Rosé has a serious quality problem. Most of what gets bought is pink, cold, and forgettable — bought for the colour rather than the flavour. But good rosé is genuinely one of the most versatile and pleasurable wines you can drink in summer. Here is how to find it.

Provence — the benchmark

Provence rosé sets the standard. It is pale, dry, and delicate — with a subtle strawberry and herbal character and the kind of refreshing acidity that makes it almost impossible to stop drinking in hot weather. The best producers — Château Miraval, Domaines Ott, Whispering Angel — are expensive but worth it for a special occasion. At £15–20 there are excellent Côtes de Provence options that deliver the same style at a more honest price.

Spanish rosado

Spanish rosado is one of the most underrated wines in the UK market. A Navarra rosado or a Rioja rosado at £10–15 will often beat a Provence rosé twice the price for food-friendliness. They tend to have more body and fruit than their French counterparts, which makes them better with food — grilled fish, tapas, charcuterie.

English rosé

English rosé has improved dramatically over the past decade. Producers like Bolney, Chapel Down, and Nyetimber now make genuinely world-class sparkling rosé.
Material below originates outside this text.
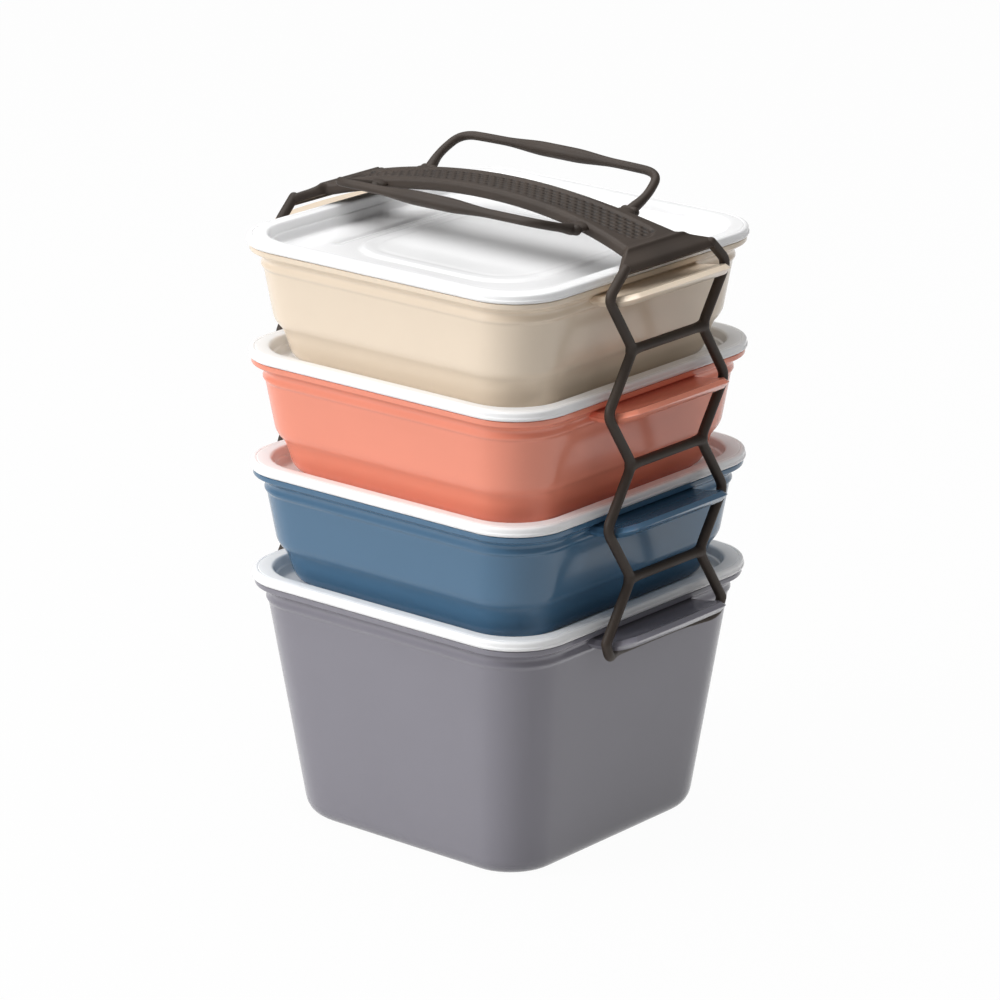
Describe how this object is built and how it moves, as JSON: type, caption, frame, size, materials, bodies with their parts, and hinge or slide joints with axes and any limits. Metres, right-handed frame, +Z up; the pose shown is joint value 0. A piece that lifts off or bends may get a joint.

Still English rosé is patchier but the best examples — particularly those made from Pinot Noir — are crisp, elegant, and worth seeking out as a local alternative.

What to avoid

Sweet, dark pink rosé from the supermarket own-brand range. White Zinfandel. Any rosé that comes in a can without provenance on the label. These are made for people who want pink wine, not good wine. The price gap between these and a decent Provence or Spanish rosado is small enough that there is no reason to settle.